In order to analyze the convergence performance of FedEem , in combination with previous convergence proof methods for federated learning, the following settings are considered.In each round of global update \(\tau \in T\),where T represents the total number of rounds of global updates, the server selects k clients from the client pool.Each client first receives the global model \(w_{\tau ^k}^k\) from the server, and then performs \(\epsilon\) rounds of training based on its own data. For the j-th round of local training, with a data size of B and a learning rate of \(\eta _l^j\), the local model is optimized using SGD. This can be formulated as \(\varvec{w}_{\tau ^k, j+1}^k=\varvec{w}_{\tau ^k, j}^k-\eta _l^j g\left( \varvec{w}_{\tau ^k, j}^k\right)\), where the gradient \(g\left( \varvec{w}_{\tau ^k, j}^k\right) =\nabla f_k\left( \varvec{w}_{\tau ^k, j}^k, D^k\right)\). Once all selected clients have reported, the server starts the aggregation process. To provide a better explanation, we have made use of some common assumptions and listed all the parameters used in Table 1 [11].

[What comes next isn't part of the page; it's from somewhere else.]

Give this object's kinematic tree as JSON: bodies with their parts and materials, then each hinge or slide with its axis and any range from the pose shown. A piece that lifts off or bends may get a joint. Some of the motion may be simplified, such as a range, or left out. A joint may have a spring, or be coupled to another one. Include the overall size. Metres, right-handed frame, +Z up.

Table 1 Experimental parameters

Assumption 1

The objective function \(f_k\) of each client k is \(L-\)smooth, which means its derivative is \(L-\)Lipschitz continuous, resulting in \(\left\| \nabla f_k(\varvec{w})-\nabla f_k(\varvec{w})\right\| \le L\left\| w-w^{\prime }\right\|\).

Assumption 2

\(E_{\xi }\left[ f_k(\varvec{w}, \xi )\right] =\nabla f_k(\varvec{w})\), where w represents the trainable parameters.

Assumption 3

The expected square norm of the stochastic gradient is uniformly bounded, i.e.,\(\mathbb {E}\left\| \nabla f_k(w, \xi )\right\| ^2 \le G^2\) for \(k=1, \ldots , K\).

Assumption 4

Assuming \(\xi\) is uniformly sampled from the local data of the k-th client device. The variance of the stochastic gradient in each device is bounded, i.e., for \(\mathbb {E}_{\xi }\left\| f_k(\varvec{w}, \xi )-f_k(\varvec{w})\right\| ^2 \le \sigma _k^2\) for \(k=1, \ldots , K\). Then, we define \(\sigma _l^2:=\sum _{k=1}^K \frac{\left| D^k\right| }{|D|} \sigma _k^2\).

Assumption 5

For any client k and parameter w, we define \(\delta _k\) as the upper bound of the local objective function with the global objective function, which is \(\left\| f_k(\varvec{w})-f(\varvec{w})\right\| ^2 \le \delta _k^2\). Furthermore, we define \(\delta _g^2:=\sum _{k=1}^K \frac{\left| D^k\right| }{|D|} \delta _k^2\).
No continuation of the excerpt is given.